The first batch of Yemeni crude oil has arrived at Aden's refinery company after shipments were halted for about nine months due to repeated attacks on pipelines in the oil-producing Marib province, a government official told Xinhua Monday.
After a nine-month halt, the first shipment of 15,000 tons from the Marib oil pipeline, which carries crude to the Ras Isa export terminal on the Red Sea coast, has successfully arrived at Aden's refinery company late Sunday night, the local government official said on condition of anonymity.

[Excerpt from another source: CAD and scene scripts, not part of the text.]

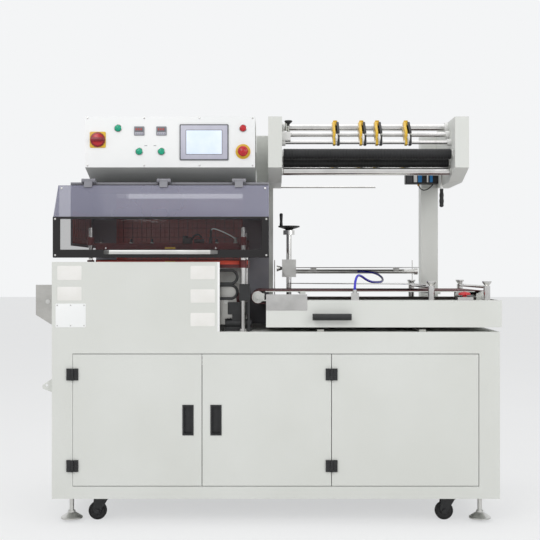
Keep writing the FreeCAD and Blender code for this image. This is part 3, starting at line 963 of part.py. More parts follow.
def film_unit():
    plates = []
    for tag, x in (("left", film_x0), ("right", film_x2)):
        plate = profile(f"film_side_{tag}", "YZ", film_outline("dim.film_depth"), "dim.film_wall", x)
        inner = film_x1 if tag == "left" else film_x2
        start = f"{inner} - dim.bush_length - dim.journal_gap" if tag == "left" else f"{inner} - 1"
        bores = [rod(f"seat_{tag}_{name}", "X", (start, behind(y), f"{deck} + {z}"),
                     "dim.bush_length + dim.journal_gap + 1", "dim.journal_radius + dim.run_gap")
                 for name, (y, z, _) in roller_seats.items()]
        column = "dim.column_one" if tag == "left" else "dim.column_two"
        span = (f"{left} + {column}", f"{inner}") if tag == "left" else (f"{left} + {column}", film_x3)
        flange = block(f"film_flange_{tag}", span, (f"{film_back} - dim.flange_thick", film_back),
                       (f"{deck} + dim.film_low", f"{deck} + dim.film_top - 20"))
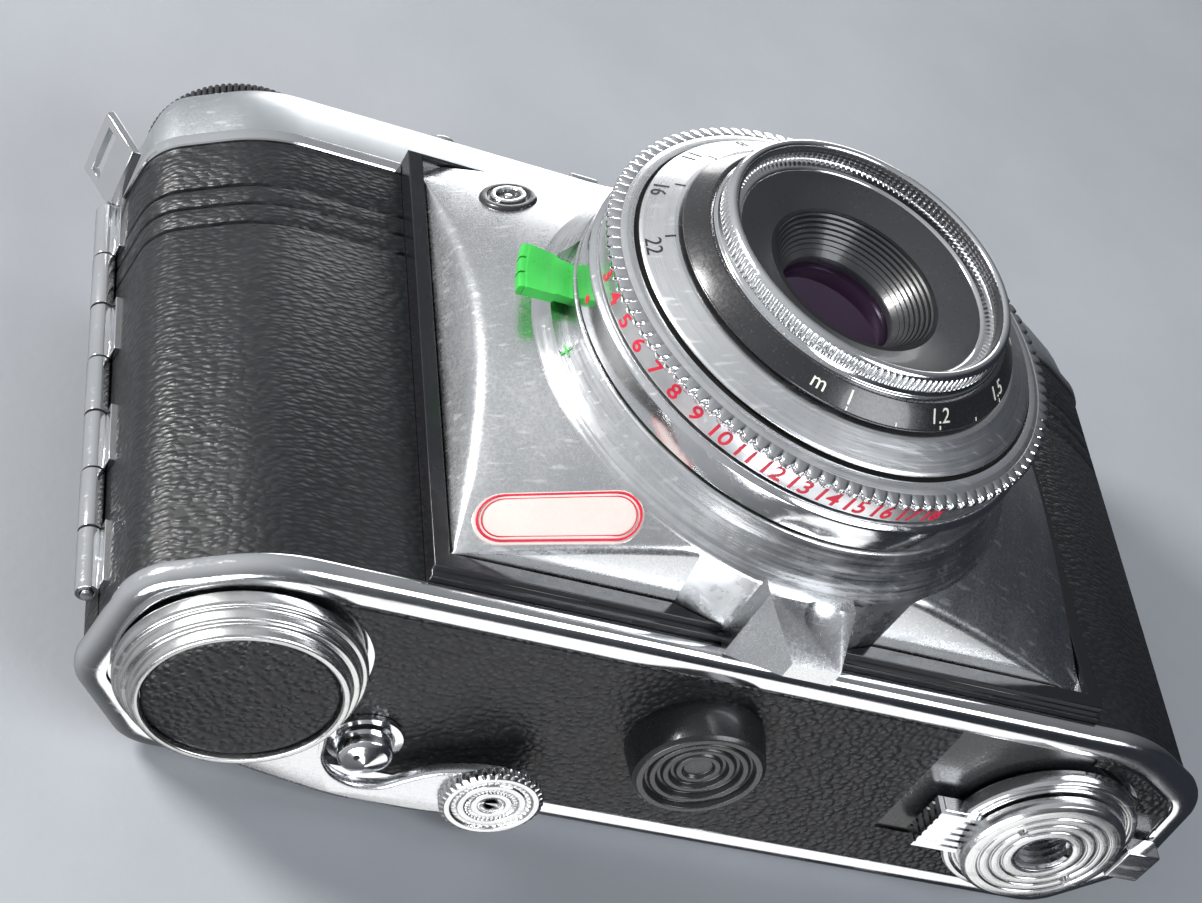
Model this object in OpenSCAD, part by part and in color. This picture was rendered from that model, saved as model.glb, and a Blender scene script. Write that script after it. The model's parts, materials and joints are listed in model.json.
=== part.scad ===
// 35 mm viewfinder camera with a leaf shutter, a bottom wind lever and a hinged back.
// Working datum: X = 0 on the lens axis, Y = 0 on the border of the front plate (the lens points to -Y),
// Z = 0 on the underside of the base plate. seat() moves everything to the part's own origin.

/* [Body] */
// Length of the base plate
body_len = 125.6; // [124:0.2:127]
// Front edge of the base plate
body_front = 0.8; // [0.6:0.1:1.2]
// Rear edge of the base plate
body_back = 32.4; // [32:0.1:33]
// Centre of the body along X, seen from the lens axis
body_cx = -2.6; // [-3:0.1:-2]
// Height of the bright rim of the base plate
base_h = 2.4; // [2:0.1:3]
// Height at which the leather ends and the top trim starts
leather_top = 59.6; // [59:0.1:60.5]
// Height of the bright trim strip
trim_h = 1.7; // [1.2:0.1:2.2]
// Height of the flat top of the top cover
cover_top = 73.4; // [72:0.1:75]
// Distance from the base plate down to the surface the camera stands on
foot_drop = 4.4; // [4:0.1:5]
// Parting line between the body and the back door
door_y = 17.5; // [17:0.1:18]

/* [Front plate] */
// Width of the front plate
plate_w = 73.6; // [72:0.2:75]
// Lower edge of the front plate
plate_z0 = 4.9; // [4.5:0.1:5.4]
// Upper edge of the front plate
plate_z1 = 60.8; // [60:0.1:61]
// Centre of the front plate along X
plate_cx = 1.4; // [0:0.1:2]
// Rise of the shallow cone per millimetre of radius
cone_slope = 0.5; // [0.4:0.05:0.6]
// Radius at which the cone meets the shutter housing
cone_r = 28.2; // [28:0.1:28.4]
// Height of the cone where it meets the shutter housing
cone_rise = 8.2; // [8:0.1:8.6]

/* [Lens and shutter] */
// Height of the lens axis
lens_z = 30.8; // [30:0.1:32]
// Radius of the shutter case
case_r = 25.6; // [25.4:0.1:25.8]
// Radius of the focus ring's front rim
rim_r = 16; // [15.8:0.1:16.2]
// Front of the focus ring
rim_y = -29.1; // [-29.4:0.1:-28.9]
// Number of teeth round the speed ring
speed_teeth = 120; // [90:6:132]
// Number of iris blades
iris_count = 5; // [5:1:5]

/* [Base features] */
// Centre of the wind lever's hub along X
hub_x = -50.4; // [-51:0.1:-50]
// Centre of the wind lever's hub along Y
hub_y = 16; // [15.8:0.1:16.2]
// Outer radius of the wind lever's hub
hub_r = 12.2; // [12:0.1:12.4]
// Centre of the tripod boss along X
tripod_x = 41.7; // [41:0.1:42]
// Centre of the tripod boss along Y
tripod_y = 16.5; // [16:0.1:17]
// Radius of the tripod boss
tripod_r = 9.2; // [9:0.1:9.4]
// Wall radius of the tripod socket's thread
thread_r = 3.175; // [3.175:0.001:3.175]

/* [Running fits] */
// Radial clearance of turning and sliding pieces
fit = 0.06; // [0.04:0.01:0.08]

/* [Hidden] */
$fn = 72;

// overall extents in the working datum, which set the part's own origin
lug_out = 2.2;
side_x = body_cx - body_len / 2;
x_low = side_x - lug_out;
x_high = side_x + body_len;
mid_x = (x_low + x_high) / 2;
mid_y = (rim_y + body_back) / 2;

// body walls, measured inwards from the base plate's outline
leather_in = 0.8;
shell_in = 1.6;
shell_t = 1.2;
inner_in = shell_in + shell_t;
block_in = inner_in + 0.5;
door_gap = 0.3;
door_z0 = base_h + 0.5;
door_z1 = leather_top - 0.3;
film_y = 25;
plate_end = 4;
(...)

"The government used military forces to protect oil pipelines in Marib... This appropriate way enabled us to resume sending oil shipment and to keep crude oil flowing in despite threats from tribesmen and terrorist groups to bomb them again," the government official said.
"Oil exports from the Marib fields to foreign nations will be resumed soon," he added. The official gave no details of when the exports may start.
Earlier this month, the Yemeni authorities completed the repair of the Marib pipeline, one of the main national resources which brings in about 3 billion U.S. dollars a year.
The 272-mile pipeline carries about 110,000 barrels a day from Marib and Shabwa to the Ras Isa terminal in the Red Sea.
It was repeatedly attacked since unrest broke out in the country last year and its shutdown cost the country about 4 billion dollars in revenues and fuel import spending.
Officials said the army and security authorities have drawn up a special plan to protect this pipeline.